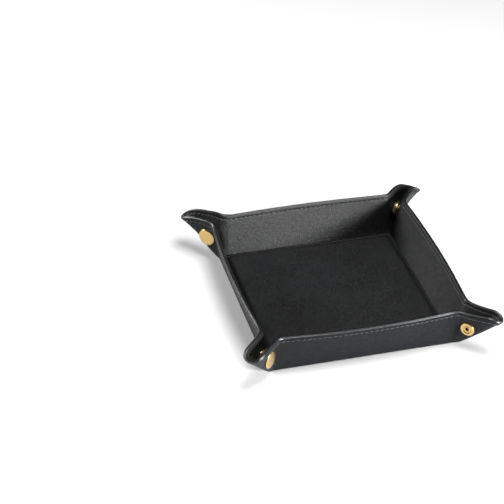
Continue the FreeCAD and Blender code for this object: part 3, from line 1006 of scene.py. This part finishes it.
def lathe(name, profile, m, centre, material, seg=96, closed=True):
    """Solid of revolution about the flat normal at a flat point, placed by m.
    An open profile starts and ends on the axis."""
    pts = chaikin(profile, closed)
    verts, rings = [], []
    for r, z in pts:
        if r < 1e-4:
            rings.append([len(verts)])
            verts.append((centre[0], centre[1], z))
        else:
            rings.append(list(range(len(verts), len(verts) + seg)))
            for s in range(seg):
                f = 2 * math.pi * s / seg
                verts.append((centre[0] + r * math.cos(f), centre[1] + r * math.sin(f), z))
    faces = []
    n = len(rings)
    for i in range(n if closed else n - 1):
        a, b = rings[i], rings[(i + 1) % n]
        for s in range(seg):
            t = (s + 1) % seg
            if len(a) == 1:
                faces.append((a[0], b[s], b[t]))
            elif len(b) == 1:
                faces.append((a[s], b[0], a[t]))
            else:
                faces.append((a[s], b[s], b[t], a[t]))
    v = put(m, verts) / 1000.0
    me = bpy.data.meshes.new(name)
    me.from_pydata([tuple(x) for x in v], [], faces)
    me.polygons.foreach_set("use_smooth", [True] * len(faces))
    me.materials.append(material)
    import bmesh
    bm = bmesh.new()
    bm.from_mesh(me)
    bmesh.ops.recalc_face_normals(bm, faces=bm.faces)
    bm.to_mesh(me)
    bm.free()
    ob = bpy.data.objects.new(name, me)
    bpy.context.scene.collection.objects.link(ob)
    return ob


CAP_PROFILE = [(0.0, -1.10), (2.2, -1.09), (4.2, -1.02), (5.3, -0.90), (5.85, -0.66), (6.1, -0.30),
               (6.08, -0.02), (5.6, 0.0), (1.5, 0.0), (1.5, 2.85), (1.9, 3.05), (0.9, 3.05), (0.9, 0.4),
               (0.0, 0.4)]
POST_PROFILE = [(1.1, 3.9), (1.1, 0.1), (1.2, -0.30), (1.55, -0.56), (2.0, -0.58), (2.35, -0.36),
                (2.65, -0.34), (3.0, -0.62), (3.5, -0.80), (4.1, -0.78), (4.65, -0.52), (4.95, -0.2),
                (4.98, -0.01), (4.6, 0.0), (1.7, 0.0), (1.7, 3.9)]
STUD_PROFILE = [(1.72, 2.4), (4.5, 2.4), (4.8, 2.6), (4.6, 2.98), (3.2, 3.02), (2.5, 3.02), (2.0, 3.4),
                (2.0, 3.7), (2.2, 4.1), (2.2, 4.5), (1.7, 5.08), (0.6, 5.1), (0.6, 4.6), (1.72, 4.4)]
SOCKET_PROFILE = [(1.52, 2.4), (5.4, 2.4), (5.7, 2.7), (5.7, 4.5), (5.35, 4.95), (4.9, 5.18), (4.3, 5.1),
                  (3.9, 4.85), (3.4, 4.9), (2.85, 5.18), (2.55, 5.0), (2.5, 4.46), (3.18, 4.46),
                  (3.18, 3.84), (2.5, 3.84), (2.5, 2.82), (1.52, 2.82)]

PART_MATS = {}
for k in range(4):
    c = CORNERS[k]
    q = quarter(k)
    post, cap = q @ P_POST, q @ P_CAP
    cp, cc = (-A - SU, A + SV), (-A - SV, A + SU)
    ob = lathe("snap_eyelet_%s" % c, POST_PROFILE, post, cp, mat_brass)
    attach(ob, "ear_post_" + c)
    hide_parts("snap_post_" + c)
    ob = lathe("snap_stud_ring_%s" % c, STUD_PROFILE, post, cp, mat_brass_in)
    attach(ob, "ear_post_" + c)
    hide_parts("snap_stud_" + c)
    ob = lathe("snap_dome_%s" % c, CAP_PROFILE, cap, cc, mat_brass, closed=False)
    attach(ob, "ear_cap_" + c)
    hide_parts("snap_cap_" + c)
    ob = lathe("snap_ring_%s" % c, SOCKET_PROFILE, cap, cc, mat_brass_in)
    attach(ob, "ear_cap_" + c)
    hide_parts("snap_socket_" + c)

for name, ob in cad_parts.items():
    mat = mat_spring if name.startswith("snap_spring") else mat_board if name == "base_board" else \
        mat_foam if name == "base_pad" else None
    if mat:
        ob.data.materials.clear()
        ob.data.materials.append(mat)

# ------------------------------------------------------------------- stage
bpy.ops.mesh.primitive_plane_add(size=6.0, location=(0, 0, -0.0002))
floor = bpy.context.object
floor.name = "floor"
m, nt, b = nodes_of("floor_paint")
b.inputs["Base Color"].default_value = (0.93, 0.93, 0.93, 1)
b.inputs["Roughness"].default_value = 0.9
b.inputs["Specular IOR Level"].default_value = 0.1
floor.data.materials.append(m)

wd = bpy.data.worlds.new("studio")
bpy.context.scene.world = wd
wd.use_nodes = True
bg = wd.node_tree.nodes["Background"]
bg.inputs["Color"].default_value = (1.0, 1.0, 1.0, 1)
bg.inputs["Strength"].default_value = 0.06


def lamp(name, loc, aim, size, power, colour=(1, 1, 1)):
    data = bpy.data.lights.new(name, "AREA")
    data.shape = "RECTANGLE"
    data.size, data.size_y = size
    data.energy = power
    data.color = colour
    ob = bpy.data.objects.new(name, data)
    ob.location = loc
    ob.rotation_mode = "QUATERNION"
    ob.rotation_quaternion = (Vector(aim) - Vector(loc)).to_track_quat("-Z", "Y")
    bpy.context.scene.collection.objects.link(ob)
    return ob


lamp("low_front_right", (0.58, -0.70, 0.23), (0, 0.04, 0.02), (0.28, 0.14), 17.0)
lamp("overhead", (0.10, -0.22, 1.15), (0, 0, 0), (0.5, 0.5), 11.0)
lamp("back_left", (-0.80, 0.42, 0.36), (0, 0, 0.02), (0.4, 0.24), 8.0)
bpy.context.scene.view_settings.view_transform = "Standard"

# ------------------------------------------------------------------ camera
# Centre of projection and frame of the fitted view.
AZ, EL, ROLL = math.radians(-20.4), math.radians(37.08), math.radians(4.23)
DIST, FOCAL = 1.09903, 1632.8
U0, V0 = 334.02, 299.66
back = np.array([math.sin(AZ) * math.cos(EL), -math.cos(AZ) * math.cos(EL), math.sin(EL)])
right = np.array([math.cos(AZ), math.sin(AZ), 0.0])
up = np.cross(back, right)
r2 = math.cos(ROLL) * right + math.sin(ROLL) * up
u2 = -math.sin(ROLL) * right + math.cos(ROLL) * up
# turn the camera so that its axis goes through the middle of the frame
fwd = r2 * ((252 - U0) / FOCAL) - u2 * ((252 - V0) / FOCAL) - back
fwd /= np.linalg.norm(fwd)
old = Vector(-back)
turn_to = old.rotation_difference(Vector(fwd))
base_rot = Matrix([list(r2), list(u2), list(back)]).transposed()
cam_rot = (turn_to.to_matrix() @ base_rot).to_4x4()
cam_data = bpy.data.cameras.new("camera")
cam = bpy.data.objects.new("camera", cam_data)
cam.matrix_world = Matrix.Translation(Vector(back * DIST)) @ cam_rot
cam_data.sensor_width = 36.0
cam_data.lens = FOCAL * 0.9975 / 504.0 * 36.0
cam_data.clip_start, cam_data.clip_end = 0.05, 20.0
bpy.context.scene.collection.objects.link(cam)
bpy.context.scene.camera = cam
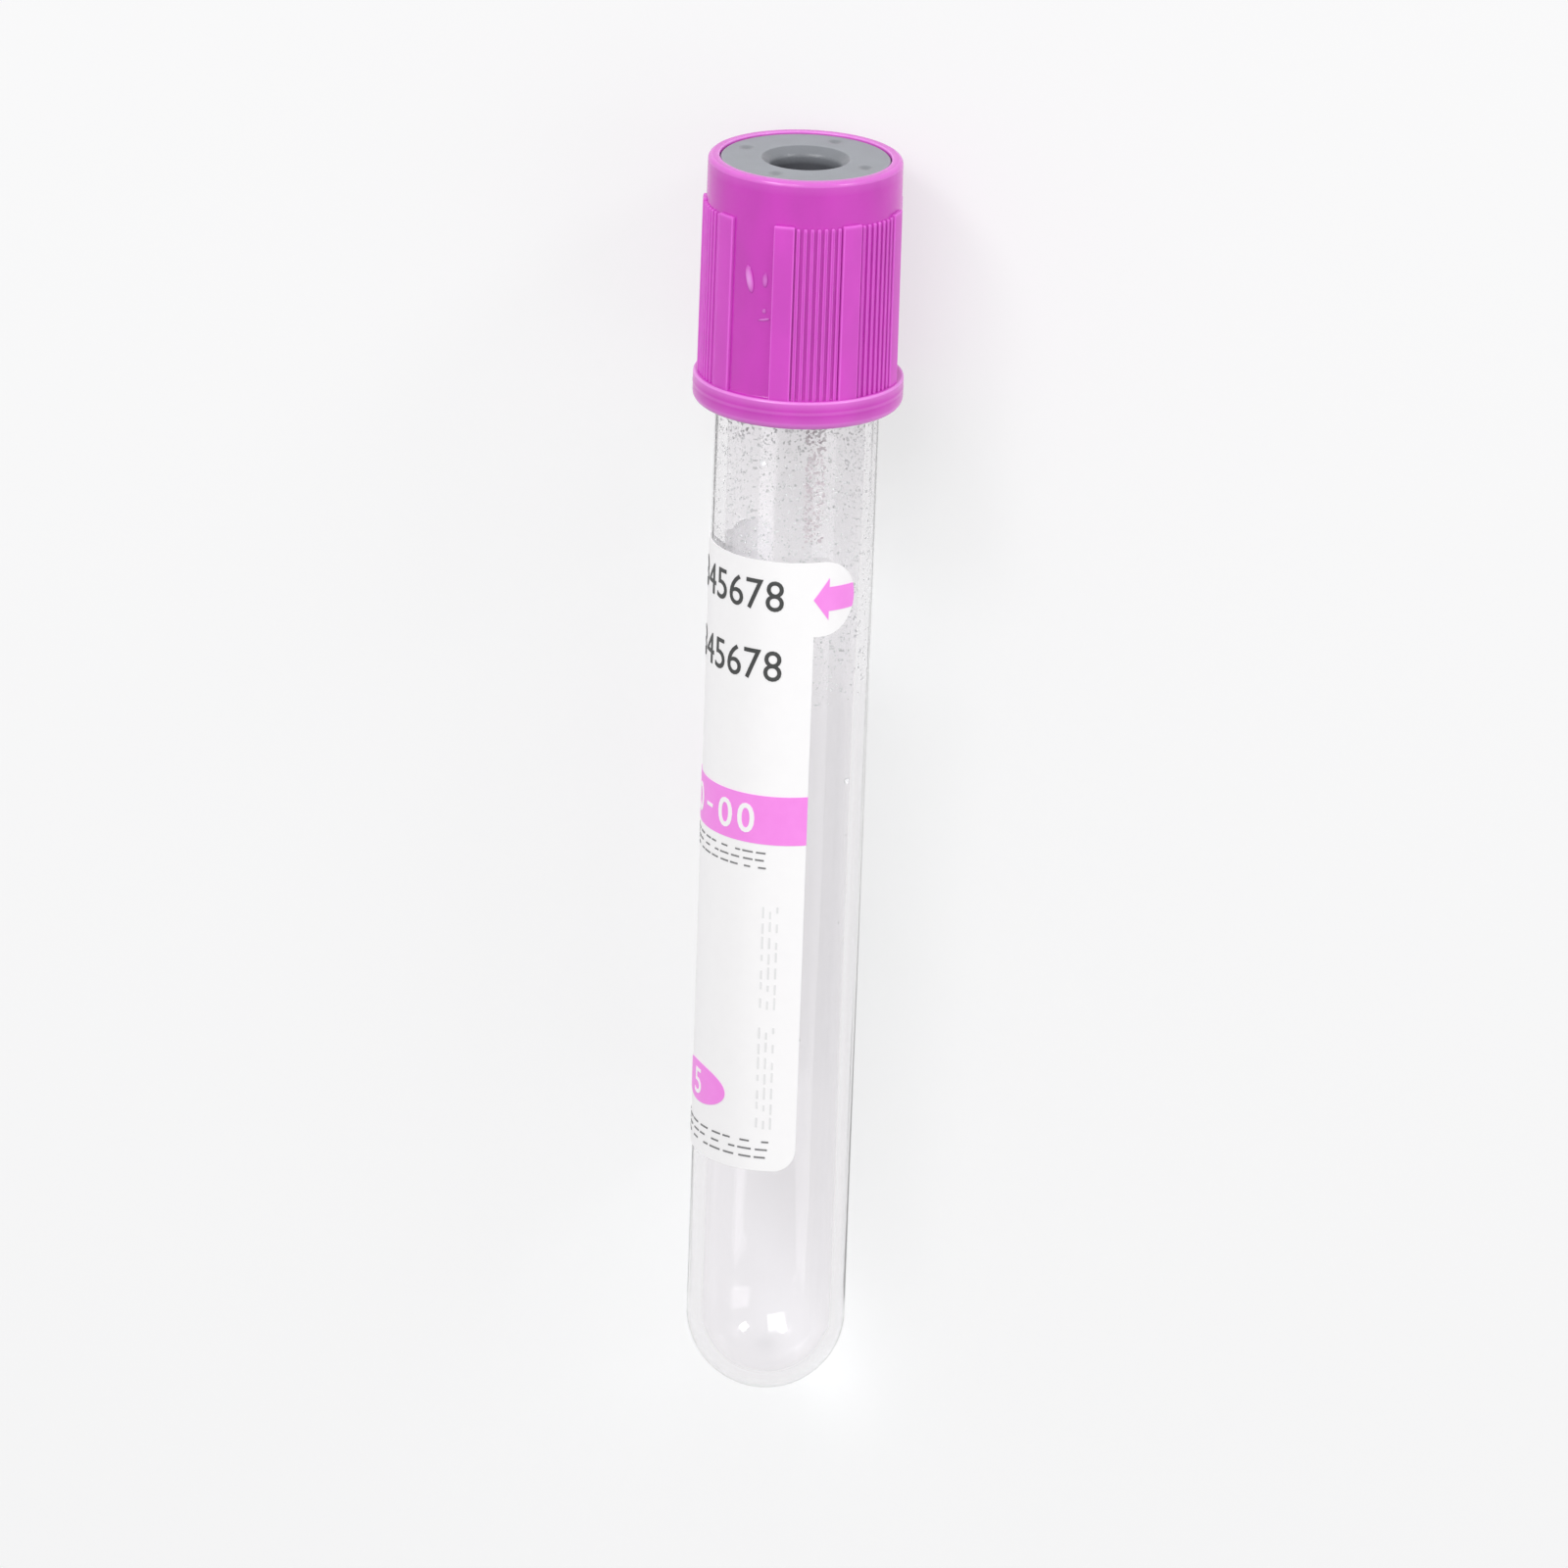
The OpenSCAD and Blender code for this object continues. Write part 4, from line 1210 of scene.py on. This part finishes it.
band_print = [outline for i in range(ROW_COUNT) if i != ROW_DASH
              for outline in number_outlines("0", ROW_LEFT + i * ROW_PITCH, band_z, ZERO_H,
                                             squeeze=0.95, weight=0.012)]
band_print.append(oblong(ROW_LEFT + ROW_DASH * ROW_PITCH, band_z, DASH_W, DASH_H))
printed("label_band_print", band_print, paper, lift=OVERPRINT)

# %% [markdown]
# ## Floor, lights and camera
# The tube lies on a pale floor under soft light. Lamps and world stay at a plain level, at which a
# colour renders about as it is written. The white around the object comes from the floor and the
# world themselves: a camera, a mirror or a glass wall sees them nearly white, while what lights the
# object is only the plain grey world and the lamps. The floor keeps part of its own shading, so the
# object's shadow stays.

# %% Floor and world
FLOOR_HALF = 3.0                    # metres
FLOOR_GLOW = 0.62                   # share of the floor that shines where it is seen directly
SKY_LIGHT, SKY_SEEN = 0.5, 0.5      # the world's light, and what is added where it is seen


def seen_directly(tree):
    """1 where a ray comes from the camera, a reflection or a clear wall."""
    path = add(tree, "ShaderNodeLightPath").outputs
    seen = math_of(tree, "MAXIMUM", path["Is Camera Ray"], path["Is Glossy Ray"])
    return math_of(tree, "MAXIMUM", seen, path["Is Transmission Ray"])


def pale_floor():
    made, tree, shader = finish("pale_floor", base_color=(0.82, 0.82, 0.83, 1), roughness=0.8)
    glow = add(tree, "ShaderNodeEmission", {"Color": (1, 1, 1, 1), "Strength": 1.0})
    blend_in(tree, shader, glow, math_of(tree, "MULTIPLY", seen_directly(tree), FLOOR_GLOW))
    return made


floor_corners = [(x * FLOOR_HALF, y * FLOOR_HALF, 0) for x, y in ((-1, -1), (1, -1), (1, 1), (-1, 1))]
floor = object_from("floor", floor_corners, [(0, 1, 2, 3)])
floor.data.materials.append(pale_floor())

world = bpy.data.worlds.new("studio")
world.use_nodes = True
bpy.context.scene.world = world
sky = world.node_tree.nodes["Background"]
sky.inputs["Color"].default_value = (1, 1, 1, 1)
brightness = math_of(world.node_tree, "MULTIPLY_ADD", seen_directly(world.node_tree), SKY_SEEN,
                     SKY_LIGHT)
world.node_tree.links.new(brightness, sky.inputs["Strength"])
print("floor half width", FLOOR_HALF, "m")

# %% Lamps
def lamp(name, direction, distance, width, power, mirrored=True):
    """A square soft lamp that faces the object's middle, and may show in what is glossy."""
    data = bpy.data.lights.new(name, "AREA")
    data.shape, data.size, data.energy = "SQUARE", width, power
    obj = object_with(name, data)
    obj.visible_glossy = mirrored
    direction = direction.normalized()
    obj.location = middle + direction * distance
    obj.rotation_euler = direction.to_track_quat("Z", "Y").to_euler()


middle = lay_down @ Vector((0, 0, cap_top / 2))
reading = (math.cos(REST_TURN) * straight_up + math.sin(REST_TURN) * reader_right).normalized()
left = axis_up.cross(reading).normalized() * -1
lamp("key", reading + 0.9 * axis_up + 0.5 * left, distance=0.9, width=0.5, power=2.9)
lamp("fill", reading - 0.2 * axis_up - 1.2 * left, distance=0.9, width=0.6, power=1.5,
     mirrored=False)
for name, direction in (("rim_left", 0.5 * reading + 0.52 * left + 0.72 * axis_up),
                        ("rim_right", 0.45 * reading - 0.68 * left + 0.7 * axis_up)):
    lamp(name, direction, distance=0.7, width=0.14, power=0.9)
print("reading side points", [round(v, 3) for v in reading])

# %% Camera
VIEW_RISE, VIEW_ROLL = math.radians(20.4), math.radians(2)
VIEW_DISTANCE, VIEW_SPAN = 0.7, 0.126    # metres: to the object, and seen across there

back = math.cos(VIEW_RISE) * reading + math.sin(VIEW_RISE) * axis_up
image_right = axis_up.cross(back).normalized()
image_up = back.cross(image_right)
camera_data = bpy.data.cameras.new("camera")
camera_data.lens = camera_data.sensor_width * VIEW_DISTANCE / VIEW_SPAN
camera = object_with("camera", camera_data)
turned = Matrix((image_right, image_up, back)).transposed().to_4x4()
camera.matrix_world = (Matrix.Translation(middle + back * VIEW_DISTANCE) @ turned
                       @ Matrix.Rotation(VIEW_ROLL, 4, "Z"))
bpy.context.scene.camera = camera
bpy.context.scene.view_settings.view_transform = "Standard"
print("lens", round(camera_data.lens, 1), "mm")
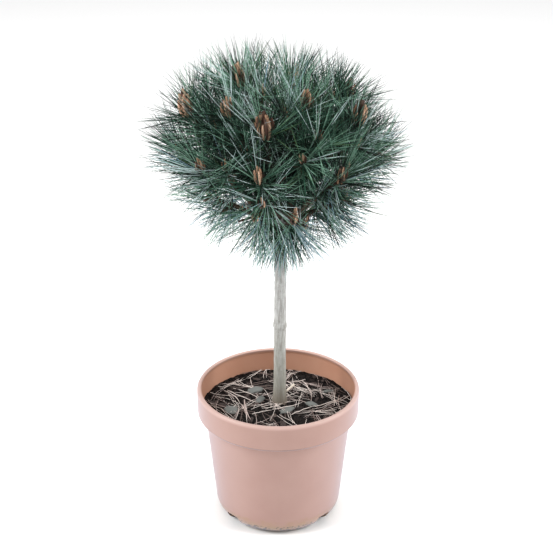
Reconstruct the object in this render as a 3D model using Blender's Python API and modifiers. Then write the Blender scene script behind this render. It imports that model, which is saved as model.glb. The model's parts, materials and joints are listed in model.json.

◆ TASK DESCRIPTION: Each line in the listing above that contains "materials" should be copied.

◆ ANSWER TO THIS PROBLEM:
    me.materials.append(material)
        ob.data.materials.clear()
        ob.data.materials.append(mat)
floor.data.materials.append(m)
floor.data.materials.append(pale_floor())
Reconstruct the object in this render as a 3D model using Blender's Python API and modifiers. Then write the Blender scene script behind this render. It imports that model, which is saved as model.glb. The model's parts, materials and joints are listed in model.json.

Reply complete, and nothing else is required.